CHALLENGE: Below are some records; quote exactly the lines from the one that contains "the base sleeve." through the one that contains "in imported if", inclusive, and no others.
## Begin SOURCE DATA
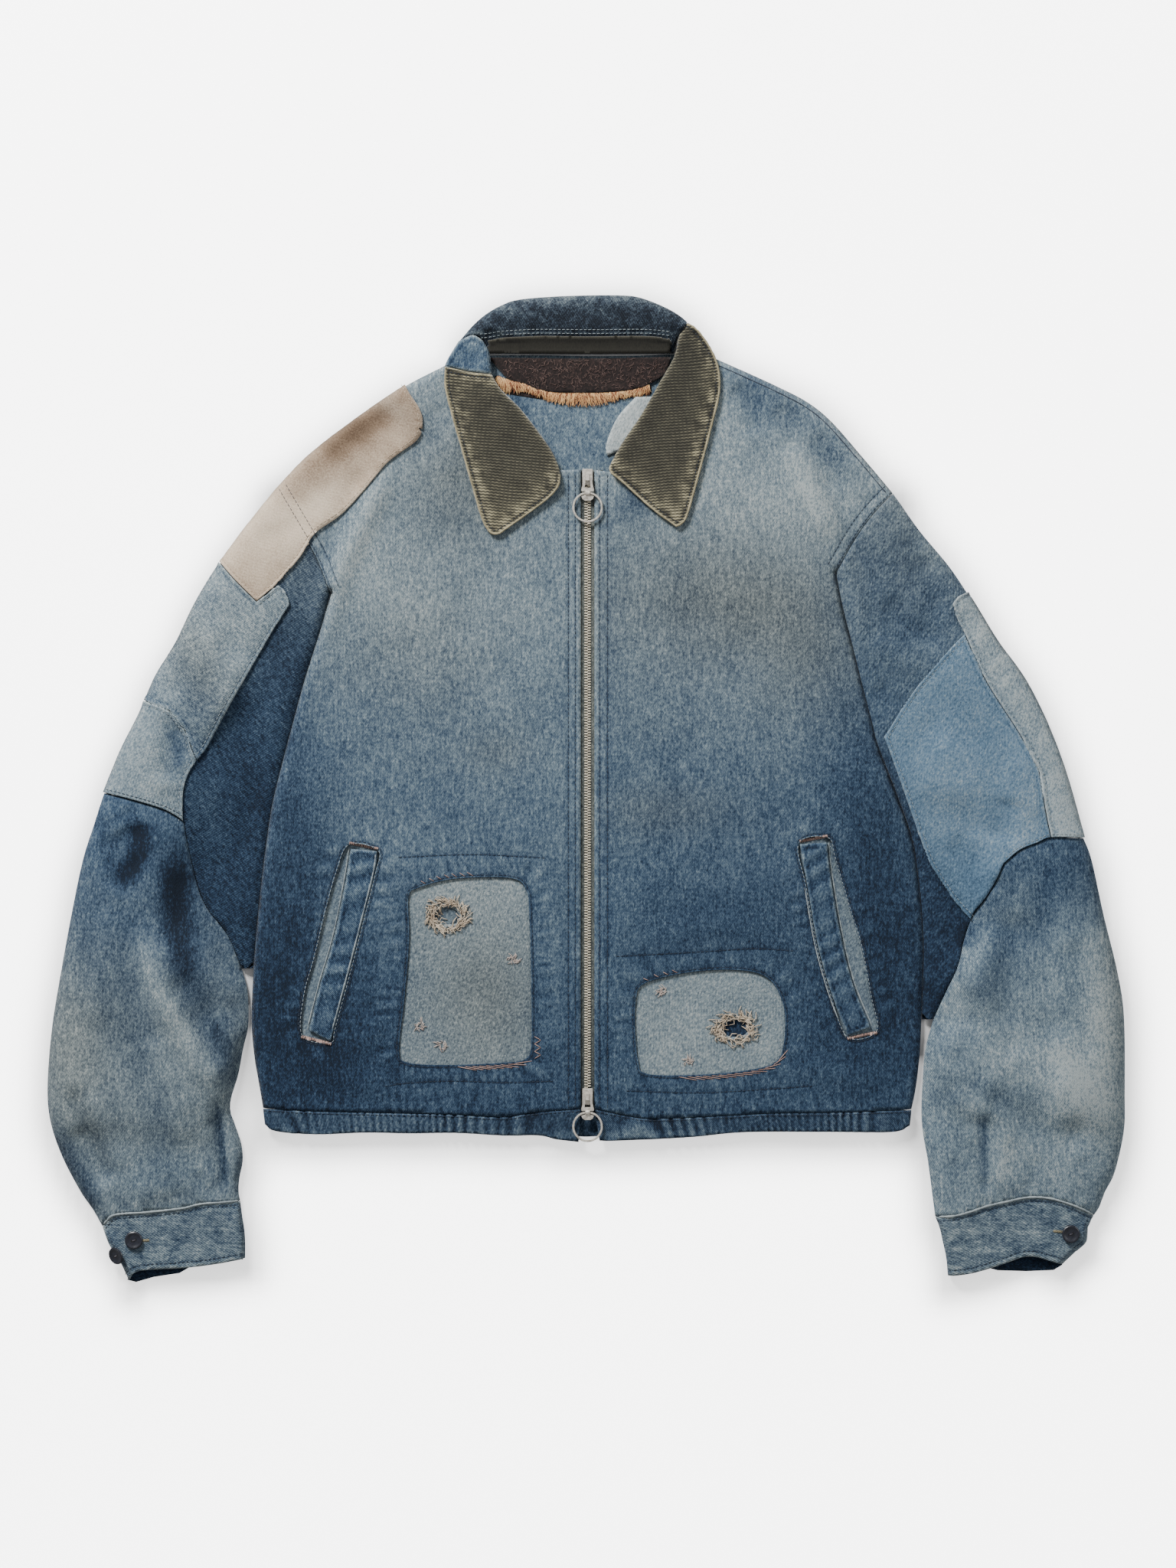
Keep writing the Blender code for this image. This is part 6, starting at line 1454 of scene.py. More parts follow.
## End SOURCE DATA
## Begin SOURCE DATA
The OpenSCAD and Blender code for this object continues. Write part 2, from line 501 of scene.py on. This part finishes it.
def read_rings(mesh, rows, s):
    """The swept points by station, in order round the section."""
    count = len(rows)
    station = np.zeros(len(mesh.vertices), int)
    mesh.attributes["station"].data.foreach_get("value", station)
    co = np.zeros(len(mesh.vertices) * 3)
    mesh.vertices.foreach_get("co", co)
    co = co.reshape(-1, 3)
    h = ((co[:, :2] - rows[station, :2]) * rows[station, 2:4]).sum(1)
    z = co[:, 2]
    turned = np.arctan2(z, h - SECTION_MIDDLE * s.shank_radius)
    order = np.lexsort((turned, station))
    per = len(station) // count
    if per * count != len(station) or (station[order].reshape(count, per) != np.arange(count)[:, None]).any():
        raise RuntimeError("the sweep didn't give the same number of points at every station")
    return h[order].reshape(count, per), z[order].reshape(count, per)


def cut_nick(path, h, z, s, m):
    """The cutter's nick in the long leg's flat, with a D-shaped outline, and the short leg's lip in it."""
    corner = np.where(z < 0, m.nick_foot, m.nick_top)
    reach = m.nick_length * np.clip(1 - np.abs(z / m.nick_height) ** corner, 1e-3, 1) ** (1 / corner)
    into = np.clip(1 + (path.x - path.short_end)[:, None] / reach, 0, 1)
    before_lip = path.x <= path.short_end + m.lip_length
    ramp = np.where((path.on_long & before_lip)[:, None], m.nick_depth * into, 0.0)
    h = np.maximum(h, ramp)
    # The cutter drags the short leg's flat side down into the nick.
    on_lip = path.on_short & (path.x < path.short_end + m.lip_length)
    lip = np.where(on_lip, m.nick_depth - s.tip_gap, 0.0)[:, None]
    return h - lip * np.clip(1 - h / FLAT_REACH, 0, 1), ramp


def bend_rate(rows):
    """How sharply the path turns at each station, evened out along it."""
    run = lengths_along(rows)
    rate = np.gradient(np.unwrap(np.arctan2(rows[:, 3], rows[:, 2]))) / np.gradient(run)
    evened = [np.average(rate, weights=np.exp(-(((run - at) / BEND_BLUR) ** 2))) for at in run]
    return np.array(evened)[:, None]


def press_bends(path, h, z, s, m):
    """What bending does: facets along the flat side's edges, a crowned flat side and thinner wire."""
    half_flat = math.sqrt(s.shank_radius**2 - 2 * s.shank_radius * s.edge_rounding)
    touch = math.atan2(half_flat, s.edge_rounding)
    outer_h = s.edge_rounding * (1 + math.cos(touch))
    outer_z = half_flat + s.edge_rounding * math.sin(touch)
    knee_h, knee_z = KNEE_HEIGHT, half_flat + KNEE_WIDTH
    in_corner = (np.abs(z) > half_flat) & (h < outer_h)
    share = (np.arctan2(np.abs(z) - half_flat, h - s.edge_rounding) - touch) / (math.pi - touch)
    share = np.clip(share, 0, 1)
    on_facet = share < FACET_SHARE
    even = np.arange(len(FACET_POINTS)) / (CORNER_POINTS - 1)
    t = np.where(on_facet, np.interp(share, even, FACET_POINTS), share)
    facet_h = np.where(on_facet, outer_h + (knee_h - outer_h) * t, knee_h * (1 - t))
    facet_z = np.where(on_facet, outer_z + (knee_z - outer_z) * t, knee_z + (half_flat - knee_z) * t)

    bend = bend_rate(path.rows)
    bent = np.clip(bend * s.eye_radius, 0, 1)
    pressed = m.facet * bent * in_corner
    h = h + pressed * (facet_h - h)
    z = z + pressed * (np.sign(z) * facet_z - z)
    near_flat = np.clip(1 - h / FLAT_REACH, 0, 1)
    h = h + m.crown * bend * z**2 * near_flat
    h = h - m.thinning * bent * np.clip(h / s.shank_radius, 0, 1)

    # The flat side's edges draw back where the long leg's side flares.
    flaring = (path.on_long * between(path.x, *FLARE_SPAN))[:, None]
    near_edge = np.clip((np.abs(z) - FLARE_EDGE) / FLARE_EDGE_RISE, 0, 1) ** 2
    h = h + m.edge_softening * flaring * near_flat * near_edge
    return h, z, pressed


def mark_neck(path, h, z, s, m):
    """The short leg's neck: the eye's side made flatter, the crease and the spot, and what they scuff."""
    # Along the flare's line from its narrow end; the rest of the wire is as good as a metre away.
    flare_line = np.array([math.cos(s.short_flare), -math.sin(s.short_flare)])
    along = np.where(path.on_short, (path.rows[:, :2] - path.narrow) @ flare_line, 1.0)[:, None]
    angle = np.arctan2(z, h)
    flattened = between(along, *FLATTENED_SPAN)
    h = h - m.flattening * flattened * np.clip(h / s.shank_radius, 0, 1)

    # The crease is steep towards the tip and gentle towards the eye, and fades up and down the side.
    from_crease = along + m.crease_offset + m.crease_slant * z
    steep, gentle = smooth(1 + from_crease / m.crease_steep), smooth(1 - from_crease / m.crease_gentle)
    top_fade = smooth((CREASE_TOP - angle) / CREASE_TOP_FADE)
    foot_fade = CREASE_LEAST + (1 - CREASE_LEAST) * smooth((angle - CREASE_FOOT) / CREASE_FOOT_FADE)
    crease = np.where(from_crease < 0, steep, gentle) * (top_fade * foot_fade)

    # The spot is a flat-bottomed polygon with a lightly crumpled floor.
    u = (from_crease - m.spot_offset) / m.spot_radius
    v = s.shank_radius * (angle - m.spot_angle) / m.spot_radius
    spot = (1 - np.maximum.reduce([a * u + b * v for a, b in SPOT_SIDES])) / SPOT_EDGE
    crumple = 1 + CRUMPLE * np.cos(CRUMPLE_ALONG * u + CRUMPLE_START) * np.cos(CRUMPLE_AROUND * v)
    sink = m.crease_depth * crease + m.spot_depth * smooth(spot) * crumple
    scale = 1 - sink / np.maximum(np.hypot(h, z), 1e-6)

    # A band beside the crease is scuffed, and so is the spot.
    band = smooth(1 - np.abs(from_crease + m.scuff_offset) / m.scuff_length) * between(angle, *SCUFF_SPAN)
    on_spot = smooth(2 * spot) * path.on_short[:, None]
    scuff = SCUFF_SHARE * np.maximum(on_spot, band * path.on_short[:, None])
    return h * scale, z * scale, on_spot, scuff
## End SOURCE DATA
## Begin SOURCE DATA
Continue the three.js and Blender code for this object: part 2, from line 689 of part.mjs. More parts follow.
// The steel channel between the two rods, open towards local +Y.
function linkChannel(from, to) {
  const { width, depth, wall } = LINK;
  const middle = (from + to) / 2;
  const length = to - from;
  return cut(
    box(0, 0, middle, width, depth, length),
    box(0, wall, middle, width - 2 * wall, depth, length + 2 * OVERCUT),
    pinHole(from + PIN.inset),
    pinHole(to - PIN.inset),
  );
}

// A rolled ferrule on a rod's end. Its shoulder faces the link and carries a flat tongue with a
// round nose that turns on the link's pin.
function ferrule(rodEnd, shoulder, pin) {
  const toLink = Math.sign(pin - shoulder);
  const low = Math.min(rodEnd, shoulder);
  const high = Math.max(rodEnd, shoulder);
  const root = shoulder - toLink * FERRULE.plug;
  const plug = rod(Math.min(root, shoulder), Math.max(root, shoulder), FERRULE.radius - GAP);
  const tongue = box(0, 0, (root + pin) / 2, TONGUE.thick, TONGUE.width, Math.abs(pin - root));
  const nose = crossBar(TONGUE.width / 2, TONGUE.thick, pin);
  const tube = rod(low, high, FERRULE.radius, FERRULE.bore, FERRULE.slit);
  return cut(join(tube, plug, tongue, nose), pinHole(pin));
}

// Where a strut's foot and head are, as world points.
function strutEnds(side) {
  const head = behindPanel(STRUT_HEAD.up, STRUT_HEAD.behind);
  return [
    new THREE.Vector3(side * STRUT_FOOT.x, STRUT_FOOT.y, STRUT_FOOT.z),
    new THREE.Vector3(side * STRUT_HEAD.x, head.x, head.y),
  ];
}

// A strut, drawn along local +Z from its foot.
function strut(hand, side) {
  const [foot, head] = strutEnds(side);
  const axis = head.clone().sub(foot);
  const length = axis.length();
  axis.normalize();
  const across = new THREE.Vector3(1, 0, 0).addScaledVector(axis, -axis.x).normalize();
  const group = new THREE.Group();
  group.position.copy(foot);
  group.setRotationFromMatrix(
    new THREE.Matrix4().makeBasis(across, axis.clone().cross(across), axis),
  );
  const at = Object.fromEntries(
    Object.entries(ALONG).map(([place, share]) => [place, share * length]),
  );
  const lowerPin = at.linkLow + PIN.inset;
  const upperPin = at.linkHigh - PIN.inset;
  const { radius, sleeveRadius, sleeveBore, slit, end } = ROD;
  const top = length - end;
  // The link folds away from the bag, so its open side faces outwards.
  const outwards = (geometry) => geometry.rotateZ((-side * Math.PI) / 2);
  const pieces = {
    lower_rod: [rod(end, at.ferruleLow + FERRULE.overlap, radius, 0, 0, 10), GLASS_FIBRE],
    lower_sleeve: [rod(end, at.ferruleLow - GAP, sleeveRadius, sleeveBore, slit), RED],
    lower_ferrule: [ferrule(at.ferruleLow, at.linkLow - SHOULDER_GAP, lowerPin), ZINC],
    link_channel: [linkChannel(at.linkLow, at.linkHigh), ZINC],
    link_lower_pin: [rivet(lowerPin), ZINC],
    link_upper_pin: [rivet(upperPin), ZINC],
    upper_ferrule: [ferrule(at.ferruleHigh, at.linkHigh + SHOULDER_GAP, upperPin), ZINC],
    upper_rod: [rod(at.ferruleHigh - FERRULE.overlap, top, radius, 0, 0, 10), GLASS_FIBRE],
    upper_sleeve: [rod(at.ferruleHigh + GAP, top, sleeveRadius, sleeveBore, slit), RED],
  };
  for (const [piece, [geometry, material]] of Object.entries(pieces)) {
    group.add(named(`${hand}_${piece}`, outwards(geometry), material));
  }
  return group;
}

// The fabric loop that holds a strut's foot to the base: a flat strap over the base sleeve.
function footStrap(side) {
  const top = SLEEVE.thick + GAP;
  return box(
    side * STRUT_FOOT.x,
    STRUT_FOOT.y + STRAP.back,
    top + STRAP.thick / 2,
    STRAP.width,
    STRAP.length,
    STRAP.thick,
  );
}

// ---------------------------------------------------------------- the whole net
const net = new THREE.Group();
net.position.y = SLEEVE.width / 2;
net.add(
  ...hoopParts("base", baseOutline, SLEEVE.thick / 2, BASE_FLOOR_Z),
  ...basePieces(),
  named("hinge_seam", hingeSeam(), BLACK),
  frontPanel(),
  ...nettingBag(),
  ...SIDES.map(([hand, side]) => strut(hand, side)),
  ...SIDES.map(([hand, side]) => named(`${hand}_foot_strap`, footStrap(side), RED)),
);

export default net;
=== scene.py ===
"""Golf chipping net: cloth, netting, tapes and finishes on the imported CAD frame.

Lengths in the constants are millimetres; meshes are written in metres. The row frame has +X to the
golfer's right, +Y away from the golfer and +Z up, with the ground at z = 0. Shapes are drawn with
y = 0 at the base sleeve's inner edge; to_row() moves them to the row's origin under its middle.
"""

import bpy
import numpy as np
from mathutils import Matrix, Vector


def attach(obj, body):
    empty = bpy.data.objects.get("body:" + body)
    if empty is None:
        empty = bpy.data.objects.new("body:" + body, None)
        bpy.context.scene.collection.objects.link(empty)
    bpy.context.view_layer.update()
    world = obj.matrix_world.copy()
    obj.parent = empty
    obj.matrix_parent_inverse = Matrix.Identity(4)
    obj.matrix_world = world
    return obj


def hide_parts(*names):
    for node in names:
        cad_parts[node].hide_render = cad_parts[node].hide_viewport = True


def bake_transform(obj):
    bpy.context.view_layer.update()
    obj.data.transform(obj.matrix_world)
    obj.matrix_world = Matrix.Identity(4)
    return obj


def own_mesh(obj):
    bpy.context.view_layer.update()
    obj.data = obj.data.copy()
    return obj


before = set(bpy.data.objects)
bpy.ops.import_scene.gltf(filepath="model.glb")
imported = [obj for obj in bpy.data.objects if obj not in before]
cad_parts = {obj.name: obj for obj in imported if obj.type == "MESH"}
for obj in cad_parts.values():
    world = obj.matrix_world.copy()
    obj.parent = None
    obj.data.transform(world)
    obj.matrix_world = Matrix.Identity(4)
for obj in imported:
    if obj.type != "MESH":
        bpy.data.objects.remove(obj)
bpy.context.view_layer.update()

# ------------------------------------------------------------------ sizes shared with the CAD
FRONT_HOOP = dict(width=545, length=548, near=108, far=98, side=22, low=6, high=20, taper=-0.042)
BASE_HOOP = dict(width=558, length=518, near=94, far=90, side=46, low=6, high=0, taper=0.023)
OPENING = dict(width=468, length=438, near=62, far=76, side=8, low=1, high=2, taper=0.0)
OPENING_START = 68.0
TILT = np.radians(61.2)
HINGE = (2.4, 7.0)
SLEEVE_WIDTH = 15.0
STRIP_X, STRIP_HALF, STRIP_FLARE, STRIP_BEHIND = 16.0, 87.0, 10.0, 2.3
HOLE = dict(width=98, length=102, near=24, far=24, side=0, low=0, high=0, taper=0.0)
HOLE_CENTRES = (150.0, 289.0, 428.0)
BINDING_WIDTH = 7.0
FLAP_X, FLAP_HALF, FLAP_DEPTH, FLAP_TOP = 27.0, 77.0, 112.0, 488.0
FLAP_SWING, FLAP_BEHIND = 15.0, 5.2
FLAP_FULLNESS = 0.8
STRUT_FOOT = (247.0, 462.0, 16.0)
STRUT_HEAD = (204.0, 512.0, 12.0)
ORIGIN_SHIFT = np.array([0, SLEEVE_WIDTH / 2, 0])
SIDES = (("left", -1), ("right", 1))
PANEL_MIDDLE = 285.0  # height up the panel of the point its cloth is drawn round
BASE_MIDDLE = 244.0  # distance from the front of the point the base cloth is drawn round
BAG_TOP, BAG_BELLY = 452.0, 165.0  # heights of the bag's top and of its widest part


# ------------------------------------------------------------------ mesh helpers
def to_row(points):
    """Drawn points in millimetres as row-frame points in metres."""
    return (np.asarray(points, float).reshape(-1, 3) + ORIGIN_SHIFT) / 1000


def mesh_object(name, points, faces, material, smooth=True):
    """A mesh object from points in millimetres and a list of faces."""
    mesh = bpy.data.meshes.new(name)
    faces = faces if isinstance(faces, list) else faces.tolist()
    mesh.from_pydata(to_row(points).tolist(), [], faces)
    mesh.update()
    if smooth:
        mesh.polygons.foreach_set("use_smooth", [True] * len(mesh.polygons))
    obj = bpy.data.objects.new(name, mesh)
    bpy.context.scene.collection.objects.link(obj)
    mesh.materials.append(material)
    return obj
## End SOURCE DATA
REPLY:
// The fabric loop that holds a strut's foot to the base: a flat strap over the base sleeve.
function footStrap(side) {
  const top = SLEEVE.thick + GAP;
  return box(
    side * STRUT_FOOT.x,
    STRUT_FOOT.y + STRAP.back,
    top + STRAP.thick / 2,
    STRAP.width,
    STRAP.length,
    STRAP.thick,
  );
}

// ---------------------------------------------------------------- the whole net
const net = new THREE.Group();
net.position.y = SLEEVE.width / 2;
net.add(
  ...hoopParts("base", baseOutline, SLEEVE.thick / 2, BASE_FLOOR_Z),
  ...basePieces(),
  named("hinge_seam", hingeSeam(), BLACK),
  frontPanel(),
  ...nettingBag(),
  ...SIDES.map(([hand, side]) => strut(hand, side)),
  ...SIDES.map(([hand, side]) => named(`${hand}_foot_strap`, footStrap(side), RED)),
);

export default net;
=== scene.py ===
"""Golf chipping net: cloth, netting, tapes and finishes on the imported CAD frame.

Lengths in the constants are millimetres; meshes are written in metres. The row frame has +X to the
golfer's right, +Y away from the golfer and +Z up, with the ground at z = 0. Shapes are drawn with
y = 0 at the base sleeve's inner edge; to_row() moves them to the row's origin under its middle.
"""

import bpy
import numpy as np
from mathutils import Matrix, Vector


def attach(obj, body):
    empty = bpy.data.objects.get("body:" + body)
    if empty is None:
        empty = bpy.data.objects.new("body:" + body, None)
        bpy.context.scene.collection.objects.link(empty)
    bpy.context.view_layer.update()
    world = obj.matrix_world.copy()
    obj.parent = empty
    obj.matrix_parent_inverse = Matrix.Identity(4)
    obj.matrix_world = world
    return obj


def hide_parts(*names):
    for node in names:
        cad_parts[node].hide_render = cad_parts[node].hide_viewport = True


def bake_transform(obj):
    bpy.context.view_layer.update()
    obj.data.transform(obj.matrix_world)
    obj.matrix_world = Matrix.Identity(4)
    return obj


def own_mesh(obj):
    bpy.context.view_layer.update()
    obj.data = obj.data.copy()
    return obj


before = set(bpy.data.objects)
bpy.ops.import_scene.gltf(filepath="model.glb")
imported = [obj for obj in bpy.data.objects if obj not in before]
cad_parts = {obj.name: obj for obj in imported if obj.type == "MESH"}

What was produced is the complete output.